The Idea alone urges him forward;—nothing else. All personal regards have disappeared from his view. I do not speak of his own person,—of his having entirely forgotten himself in his vocation;—this has been already sufficiently set forth. The personality of others has no more weight with him than his own when opposed to the truth and the Idea. I do not mention that he will not encroach upon the rights of other Scholars or Authors in their civic or personal relations: that is altogether below his dignity who has to do only with realities; it is also below the dignity of these discourses to make mention of that. But this I will remark, that he will not allow himself to be restrained, by forbearance towards any person whatever, from demolishing error and establishing truth in its place.
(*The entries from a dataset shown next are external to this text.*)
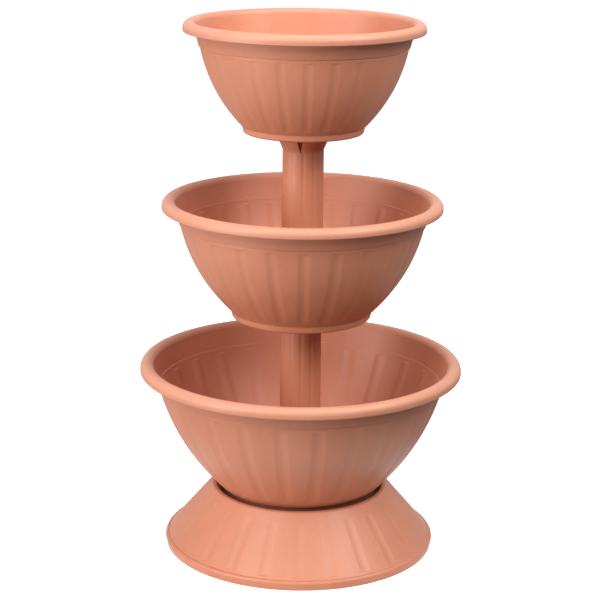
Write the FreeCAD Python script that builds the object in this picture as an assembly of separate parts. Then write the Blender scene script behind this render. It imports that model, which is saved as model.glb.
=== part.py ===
import FreeCAD, Part
import math
import os
from FreeCAD import Vector

os.makedirs("parts", exist_ok=True)

# Sizes are in millimetres. The tower stands on z = 0, its axis is Z, and -Y is its front.

# Moulded walls and fits
wall = 2.5
floor_wall = 3.0
fit_gap = 0.3
key_gap = 0.4

# Base skirt: a cone on a beaded lip, with a tapered well on top where the bottom bowl sits
lip_diameter = 339.4
lip_height = 12.0
lip_round = 4.0
lip_tuck = 1.5
cone_foot_diameter = 330.0
skirt_height = 77.0
skirt_top_diameter = 220.2
skirt_edge_round = 2.0
seat_diameter = 210.6
seat_depth = 10.0
seat_shelf_width = 8.0
gusset_count = 8
gusset_wall = 2.5
gusset_foot_height = 20.0

# Bottom bowl
bottom_rim_diameter = 400.0
bottom_rim_width = 17.6
bottom_rim_drop = 13.0
bottom_collar_depth = 30.0
bottom_collar_diameter = 358.0
bottom_bowl_height = 152.6
bottom_waist_diameter = 199.5
bottom_waist_rise = -7.0
bottom_belly = 10.5
bottom_foot_height = 19.0
bottom_foot_diameter = 190.0
bottom_foot_round = 1.5
bottom_seat_slack = 0.6
bottom_drain_circle = 130.0
bottom_flute_bar_radius = 30.0

# Middle bowl
middle_rim_diameter = 344.0
middle_rim_width = 17.2
middle_rim_drop = 12.0
middle_collar_depth = 30.0
middle_collar_diameter = 302.2
middle_bowl_height = 135.5
middle_waist_diameter = 182.4
middle_waist_rise = 0.0
middle_belly = 9.0
middle_foot_height = 12.5
middle_foot_diameter = 171.0
middle_foot_round = 4.0
middle_drain_circle = 110.0
middle_flute_bar_radius = 25.0

# Top bowl
top_rim_diameter = 291.0
top_rim_width = 15.6
top_rim_drop = 12.2
top_collar_depth = 30.0
top_collar_diameter = 252.6
top_bowl_height = 129.0
top_waist_diameter = 156.0
top_waist_rise = 6.5
top_belly = 7.3
top_foot_height = 5.0
top_foot_diameter = 145.6
top_foot_round = 4.0
top_drain_circle = 100.0
top_flute_bar_radius = 17.0

# Shared details of the bowls
collar_step = 1.2
drain_count = 8
drain_diameter = 6.0

# Flutes: shallow round grooves in the bowls, each with a rib behind it, and in the skirt
flute_count = 24
flute_depth = 1.0
flute_top_margin = 5.0
flute_foot_margin = 1.8
bottom_flute_turn = -82.5
middle_flute_turn = -89.0
top_flute_turn = -88.0
skirt_flute_turn = -90.0
skirt_flute_bar_radius = 18.0
skirt_flute_low = 14.0
skirt_flute_high = 66.5
skirt_flute_depth_low = 1.3
skirt_flute_depth_high = 0.9

# Columns: the same moulding twice
column_length = 219.0
column_foot_diameter = 51.6
column_neck_diameter = 50.4
column_wall = 2.2
column_flute_count = 12
column_flute_radius = 4.2
column_flute_depth = 0.7
column_flute_turn = -90.0

# Column head: four petals that fan out under the bowl above, with slots between them
head_height = 25.0
head_diameter = 70.0
slot_count = 4
slot_height = 26.5
slot_narrow_width = 1.6
slot_flare_height = 25.0
slot_top_width = 16.0
slot_turn = -97.0

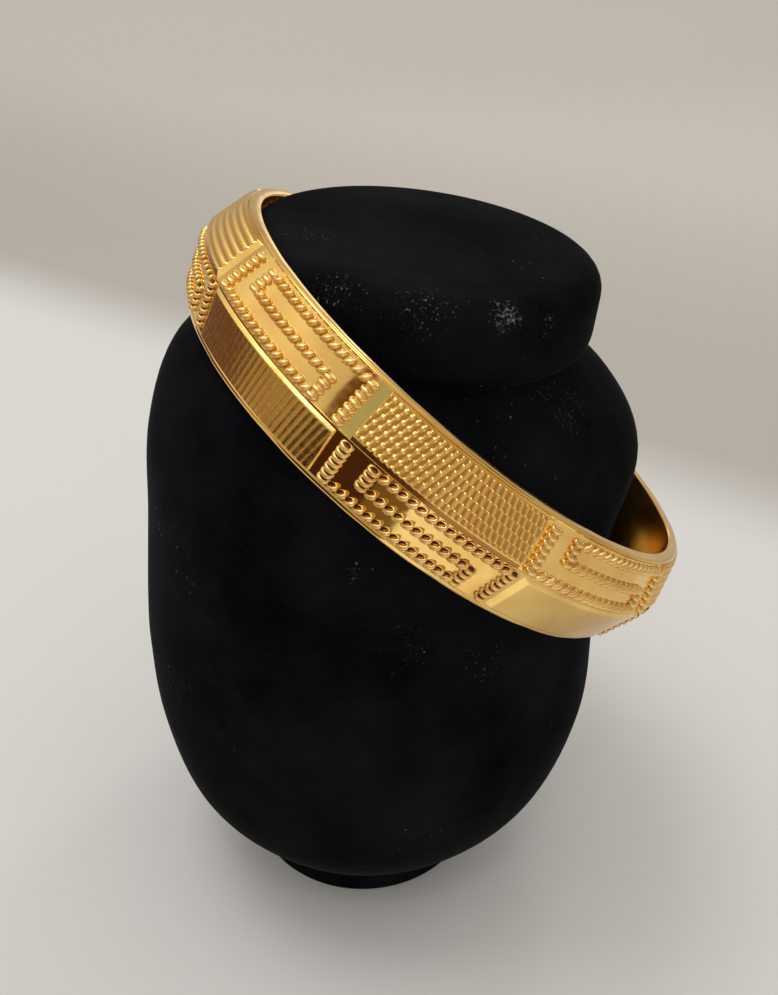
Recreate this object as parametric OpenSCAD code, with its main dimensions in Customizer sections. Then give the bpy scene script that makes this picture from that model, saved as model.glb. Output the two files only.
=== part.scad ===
// Kada: a rigid bangle with a bevelled outer wall, ten sections round, each with a ribbed pad on one
// slope and a square meander of wire on the other. It lies round the neck of a plain velvet bust.
// Origin: centre of the foot's underside. X points to where the kada hangs lowest, Z is up.

/* [Band of the kada] */
// Inside diameter, the size that the wearer chooses
bore_d = 60.3; // [58:0.1:62]
// Height of the band along the kada's own axis
band_h = 12.2; // [11:0.1:13]
// Width of the flat land at either rim
rim_w = 1.25; // [1.1:0.05:1.5]
// Thickness of the wall at the mid edge
edge_w = 3.25; // [3:0.05:3.6]
// How far the mid edge lies above the middle of the band
edge_rise = 0.2; // [0:0.05:0.4]
// Rounding of the rim's outer corner
rim_round = 0.5; // [0.3:0.05:0.6]

/* [Sections round the kada] */
// Angle of each of the front sections
front_span = 38; // [37:0.5:39]
// Where the first front section starts, counted from the lowest side of the kada
front_start = 162; // [158:1:166]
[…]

The worst insult that can be offered, even to a half-educated man, is to suppose that he can be offended by the exposure of an error he has entertained, or the proclamation of a truth which has escaped his notice. From this bold and open profession of truth as he perceives it, without regard to any man, he will suffer nothing to lead him astray, not even the politely expressed contempt of the so-called fashionable world, which can conceive of the literary calling only by analogy with its own social circles, and would impose the etiquette of the court upon the conduct of the Scholar.
Here I close these Lectures. If a thought of mine have entered into any now present, and shall abide there as a guide to higher truth, perhaps it may sometimes awaken the memory of these lectures and of me,—and only in this way do I desire to live in your recollection.